▶ What is expected
The required output is a word-for-word copy of the lines from the line bearing "the front cover." through the line bearing "for body, members", inclusive, and no other lines.
* start Given information *
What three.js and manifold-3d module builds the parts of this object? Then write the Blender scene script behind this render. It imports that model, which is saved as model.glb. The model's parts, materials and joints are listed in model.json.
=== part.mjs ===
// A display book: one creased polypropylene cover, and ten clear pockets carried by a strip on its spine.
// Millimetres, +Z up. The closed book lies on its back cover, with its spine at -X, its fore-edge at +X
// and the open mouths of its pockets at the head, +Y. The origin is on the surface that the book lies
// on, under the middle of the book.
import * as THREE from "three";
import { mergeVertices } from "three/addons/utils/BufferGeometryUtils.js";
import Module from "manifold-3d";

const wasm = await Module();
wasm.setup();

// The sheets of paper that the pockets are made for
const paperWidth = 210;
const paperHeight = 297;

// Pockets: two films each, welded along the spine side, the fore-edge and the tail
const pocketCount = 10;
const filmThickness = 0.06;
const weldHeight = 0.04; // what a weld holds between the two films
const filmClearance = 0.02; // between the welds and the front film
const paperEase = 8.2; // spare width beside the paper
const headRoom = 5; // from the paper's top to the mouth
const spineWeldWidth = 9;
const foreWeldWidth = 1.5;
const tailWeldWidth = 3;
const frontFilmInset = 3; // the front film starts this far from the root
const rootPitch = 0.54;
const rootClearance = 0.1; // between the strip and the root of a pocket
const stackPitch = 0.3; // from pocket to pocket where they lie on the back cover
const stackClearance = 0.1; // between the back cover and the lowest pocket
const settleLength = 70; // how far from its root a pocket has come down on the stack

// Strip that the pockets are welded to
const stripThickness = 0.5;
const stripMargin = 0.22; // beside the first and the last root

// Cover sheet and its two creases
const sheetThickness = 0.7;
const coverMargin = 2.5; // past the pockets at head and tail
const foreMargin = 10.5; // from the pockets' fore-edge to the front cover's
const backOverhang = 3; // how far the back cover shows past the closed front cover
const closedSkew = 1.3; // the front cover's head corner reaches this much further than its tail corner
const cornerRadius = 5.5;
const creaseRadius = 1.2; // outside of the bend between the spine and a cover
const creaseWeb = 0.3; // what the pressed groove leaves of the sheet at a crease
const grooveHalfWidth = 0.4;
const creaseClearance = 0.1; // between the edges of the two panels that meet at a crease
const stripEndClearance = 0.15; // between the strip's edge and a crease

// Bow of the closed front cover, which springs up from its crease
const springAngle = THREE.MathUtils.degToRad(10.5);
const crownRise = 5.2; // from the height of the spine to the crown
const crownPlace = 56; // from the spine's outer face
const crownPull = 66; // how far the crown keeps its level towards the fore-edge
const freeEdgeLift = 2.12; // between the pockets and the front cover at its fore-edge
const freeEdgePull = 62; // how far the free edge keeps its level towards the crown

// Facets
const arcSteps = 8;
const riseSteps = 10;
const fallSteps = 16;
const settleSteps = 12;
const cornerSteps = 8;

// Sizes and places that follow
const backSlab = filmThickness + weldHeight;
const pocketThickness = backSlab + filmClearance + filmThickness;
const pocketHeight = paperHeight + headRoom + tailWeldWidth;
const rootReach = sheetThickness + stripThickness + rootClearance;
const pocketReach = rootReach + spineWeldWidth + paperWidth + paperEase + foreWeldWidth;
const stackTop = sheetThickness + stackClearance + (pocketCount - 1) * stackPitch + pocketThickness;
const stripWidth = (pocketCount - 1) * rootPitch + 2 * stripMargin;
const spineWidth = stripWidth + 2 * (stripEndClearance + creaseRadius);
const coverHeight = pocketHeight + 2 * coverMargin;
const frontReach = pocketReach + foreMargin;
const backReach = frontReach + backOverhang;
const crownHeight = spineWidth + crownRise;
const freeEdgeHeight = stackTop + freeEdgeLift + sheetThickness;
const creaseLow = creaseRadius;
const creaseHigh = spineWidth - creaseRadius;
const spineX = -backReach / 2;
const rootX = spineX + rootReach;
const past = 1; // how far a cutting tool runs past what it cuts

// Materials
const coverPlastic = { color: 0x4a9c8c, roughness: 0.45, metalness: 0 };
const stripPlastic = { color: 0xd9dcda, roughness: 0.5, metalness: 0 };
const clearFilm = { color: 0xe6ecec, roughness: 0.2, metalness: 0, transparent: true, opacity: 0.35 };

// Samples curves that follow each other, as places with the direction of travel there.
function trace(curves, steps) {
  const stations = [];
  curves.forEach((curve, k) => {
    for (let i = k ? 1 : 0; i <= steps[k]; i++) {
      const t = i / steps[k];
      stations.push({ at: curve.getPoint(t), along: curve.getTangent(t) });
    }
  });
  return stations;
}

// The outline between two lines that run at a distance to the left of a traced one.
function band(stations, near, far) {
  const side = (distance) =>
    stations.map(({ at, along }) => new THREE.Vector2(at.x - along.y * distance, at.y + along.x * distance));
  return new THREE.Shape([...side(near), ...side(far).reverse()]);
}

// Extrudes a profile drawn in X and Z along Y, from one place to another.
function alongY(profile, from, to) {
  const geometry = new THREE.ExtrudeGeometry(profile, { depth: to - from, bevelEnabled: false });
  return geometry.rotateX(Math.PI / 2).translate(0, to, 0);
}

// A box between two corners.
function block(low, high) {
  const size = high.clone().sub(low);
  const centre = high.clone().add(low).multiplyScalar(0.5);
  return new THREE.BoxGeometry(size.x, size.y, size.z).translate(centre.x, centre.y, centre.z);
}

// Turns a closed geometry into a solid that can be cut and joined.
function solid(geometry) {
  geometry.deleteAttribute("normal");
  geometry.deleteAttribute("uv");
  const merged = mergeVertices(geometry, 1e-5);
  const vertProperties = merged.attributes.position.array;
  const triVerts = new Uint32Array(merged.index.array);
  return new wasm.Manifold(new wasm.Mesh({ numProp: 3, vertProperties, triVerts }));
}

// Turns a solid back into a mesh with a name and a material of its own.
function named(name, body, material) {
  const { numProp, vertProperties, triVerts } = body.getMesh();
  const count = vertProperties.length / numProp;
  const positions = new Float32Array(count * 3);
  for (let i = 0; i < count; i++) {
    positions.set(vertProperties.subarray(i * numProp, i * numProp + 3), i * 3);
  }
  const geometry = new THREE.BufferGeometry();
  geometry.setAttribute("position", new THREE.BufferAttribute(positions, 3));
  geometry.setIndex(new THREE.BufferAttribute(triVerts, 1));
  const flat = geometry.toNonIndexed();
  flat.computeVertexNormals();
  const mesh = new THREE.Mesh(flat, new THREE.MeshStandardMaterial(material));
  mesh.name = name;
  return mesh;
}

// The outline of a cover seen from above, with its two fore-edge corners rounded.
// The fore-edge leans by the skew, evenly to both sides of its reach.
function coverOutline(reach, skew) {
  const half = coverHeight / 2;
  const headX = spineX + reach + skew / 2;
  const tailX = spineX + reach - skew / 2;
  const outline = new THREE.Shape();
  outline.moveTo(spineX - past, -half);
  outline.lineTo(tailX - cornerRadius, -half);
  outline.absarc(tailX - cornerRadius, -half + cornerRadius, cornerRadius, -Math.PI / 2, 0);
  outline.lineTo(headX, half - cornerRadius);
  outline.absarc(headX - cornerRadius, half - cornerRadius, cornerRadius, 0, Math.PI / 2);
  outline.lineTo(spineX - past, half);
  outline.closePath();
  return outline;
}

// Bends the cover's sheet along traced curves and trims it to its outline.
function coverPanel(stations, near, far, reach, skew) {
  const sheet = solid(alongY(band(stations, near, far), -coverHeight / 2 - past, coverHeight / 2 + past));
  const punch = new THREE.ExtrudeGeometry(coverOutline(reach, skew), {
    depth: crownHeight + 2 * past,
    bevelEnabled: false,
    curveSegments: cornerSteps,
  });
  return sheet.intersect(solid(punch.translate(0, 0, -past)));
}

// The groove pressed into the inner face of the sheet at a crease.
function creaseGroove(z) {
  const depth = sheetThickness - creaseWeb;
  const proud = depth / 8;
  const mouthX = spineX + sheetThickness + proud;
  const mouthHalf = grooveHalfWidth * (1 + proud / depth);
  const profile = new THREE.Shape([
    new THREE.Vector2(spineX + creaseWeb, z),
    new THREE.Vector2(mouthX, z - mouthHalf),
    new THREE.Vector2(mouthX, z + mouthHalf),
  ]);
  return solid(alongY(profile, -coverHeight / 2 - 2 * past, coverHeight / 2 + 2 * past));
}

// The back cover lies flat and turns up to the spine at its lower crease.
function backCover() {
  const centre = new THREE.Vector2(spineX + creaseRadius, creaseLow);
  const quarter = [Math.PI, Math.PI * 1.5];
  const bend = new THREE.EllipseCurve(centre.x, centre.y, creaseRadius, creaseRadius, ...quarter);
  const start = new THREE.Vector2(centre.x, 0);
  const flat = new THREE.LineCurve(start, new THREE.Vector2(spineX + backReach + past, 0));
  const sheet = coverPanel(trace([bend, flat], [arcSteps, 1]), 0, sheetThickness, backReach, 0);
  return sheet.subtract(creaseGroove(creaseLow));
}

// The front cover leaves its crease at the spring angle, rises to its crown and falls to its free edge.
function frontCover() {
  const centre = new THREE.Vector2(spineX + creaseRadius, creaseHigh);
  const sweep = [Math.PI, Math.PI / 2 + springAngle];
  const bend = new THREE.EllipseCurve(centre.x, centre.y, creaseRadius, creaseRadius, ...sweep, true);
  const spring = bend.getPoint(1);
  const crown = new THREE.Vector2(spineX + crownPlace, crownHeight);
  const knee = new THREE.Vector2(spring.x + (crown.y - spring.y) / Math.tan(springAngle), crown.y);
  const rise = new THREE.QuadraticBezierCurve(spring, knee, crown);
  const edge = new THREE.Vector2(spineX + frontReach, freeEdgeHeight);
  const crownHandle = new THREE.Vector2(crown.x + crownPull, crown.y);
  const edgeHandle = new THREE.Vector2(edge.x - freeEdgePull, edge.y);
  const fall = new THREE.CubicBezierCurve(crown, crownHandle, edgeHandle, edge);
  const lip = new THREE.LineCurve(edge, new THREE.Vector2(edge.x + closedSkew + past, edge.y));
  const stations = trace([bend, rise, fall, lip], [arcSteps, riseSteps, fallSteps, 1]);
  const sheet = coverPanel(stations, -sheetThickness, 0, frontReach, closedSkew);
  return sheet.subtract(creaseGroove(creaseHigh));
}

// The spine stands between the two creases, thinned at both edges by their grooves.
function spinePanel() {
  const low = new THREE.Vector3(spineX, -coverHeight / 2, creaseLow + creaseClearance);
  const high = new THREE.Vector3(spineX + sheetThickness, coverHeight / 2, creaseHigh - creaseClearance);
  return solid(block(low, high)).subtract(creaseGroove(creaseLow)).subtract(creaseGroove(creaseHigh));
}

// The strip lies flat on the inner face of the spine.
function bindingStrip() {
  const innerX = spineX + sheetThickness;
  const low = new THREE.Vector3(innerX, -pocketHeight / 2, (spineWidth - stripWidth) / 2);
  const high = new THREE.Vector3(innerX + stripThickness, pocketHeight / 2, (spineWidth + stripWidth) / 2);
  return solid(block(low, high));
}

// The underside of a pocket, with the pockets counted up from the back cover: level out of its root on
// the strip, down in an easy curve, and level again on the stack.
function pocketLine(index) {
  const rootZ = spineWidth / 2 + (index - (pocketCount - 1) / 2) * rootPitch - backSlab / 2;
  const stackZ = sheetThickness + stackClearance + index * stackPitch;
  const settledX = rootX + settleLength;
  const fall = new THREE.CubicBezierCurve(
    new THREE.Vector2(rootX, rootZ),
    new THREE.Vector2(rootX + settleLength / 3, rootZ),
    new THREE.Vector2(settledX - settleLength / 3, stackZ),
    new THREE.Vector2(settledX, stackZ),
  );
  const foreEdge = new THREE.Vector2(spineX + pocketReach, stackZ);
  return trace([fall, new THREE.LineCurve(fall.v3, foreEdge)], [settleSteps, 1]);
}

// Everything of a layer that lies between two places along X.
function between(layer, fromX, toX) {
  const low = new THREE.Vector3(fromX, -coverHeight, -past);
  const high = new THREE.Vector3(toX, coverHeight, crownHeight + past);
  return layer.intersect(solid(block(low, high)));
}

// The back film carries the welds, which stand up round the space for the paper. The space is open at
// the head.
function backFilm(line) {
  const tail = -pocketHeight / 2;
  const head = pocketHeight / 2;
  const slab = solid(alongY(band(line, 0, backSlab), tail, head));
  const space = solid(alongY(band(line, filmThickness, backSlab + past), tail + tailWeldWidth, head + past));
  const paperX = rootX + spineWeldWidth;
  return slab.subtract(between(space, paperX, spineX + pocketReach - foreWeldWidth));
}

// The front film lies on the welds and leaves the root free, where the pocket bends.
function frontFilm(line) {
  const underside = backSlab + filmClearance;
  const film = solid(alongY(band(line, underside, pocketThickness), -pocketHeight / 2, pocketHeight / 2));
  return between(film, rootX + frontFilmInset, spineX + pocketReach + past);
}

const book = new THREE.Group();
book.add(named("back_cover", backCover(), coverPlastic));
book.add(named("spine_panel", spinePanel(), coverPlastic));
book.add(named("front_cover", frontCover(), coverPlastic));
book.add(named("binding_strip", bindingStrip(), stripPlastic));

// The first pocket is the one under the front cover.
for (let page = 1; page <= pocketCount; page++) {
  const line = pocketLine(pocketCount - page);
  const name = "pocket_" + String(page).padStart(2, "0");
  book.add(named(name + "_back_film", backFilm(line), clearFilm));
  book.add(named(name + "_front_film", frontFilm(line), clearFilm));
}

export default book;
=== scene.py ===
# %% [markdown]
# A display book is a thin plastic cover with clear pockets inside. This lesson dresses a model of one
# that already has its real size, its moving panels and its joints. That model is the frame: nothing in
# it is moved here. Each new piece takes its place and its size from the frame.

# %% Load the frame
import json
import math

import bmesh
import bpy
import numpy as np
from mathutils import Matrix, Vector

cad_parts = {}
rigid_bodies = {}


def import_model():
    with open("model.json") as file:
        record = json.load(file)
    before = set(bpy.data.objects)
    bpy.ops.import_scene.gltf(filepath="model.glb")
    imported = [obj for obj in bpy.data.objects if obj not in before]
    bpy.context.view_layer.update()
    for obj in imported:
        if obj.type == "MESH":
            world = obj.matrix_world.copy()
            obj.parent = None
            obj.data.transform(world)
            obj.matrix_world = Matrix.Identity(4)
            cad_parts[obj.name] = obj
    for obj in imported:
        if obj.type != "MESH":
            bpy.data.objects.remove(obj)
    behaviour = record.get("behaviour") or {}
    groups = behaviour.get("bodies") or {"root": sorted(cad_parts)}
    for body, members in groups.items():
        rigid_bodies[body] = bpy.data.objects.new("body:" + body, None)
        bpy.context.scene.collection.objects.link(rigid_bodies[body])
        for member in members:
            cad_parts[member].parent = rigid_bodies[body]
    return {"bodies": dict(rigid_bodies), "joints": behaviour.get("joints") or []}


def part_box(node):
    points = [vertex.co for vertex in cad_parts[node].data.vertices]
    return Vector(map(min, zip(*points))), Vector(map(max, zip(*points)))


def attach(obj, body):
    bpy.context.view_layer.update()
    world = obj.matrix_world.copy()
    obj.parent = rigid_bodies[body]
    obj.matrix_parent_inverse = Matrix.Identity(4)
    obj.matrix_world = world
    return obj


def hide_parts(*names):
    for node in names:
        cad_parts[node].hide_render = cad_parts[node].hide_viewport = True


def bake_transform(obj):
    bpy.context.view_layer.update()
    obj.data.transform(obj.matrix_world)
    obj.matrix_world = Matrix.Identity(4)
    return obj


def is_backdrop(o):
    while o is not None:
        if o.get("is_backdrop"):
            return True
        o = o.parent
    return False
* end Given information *
▶ Problem solution
// The first pocket is the one under the front cover.
for (let page = 1; page <= pocketCount; page++) {
  const line = pocketLine(pocketCount - page);
  const name = "pocket_" + String(page).padStart(2, "0");
  book.add(named(name + "_back_film", backFilm(line), clearFilm));
  book.add(named(name + "_front_film", frontFilm(line), clearFilm));
}

export default book;
=== scene.py ===
# %% [markdown]
# A display book is a thin plastic cover with clear pockets inside. This lesson dresses a model of one
# that already has its real size, its moving panels and its joints. That model is the frame: nothing in
# it is moved here. Each new piece takes its place and its size from the frame.

# %% Load the frame
import json
import math

import bmesh
import bpy
import numpy as np
from mathutils import Matrix, Vector

cad_parts = {}
rigid_bodies = {}


def import_model():
    with open("model.json") as file:
        record = json.load(file)
    before = set(bpy.data.objects)
    bpy.ops.import_scene.gltf(filepath="model.glb")
    imported = [obj for obj in bpy.data.objects if obj not in before]
    bpy.context.view_layer.update()
    for obj in imported:
        if obj.type == "MESH":
            world = obj.matrix_world.copy()
            obj.parent = None
            obj.data.transform(world)
            obj.matrix_world = Matrix.Identity(4)
            cad_parts[obj.name] = obj
    for obj in imported:
        if obj.type != "MESH":
            bpy.data.objects.remove(obj)
    behaviour = record.get("behaviour") or {}
    groups = behaviour.get("bodies") or {"root": sorted(cad_parts)}
    for body, members in groups.items():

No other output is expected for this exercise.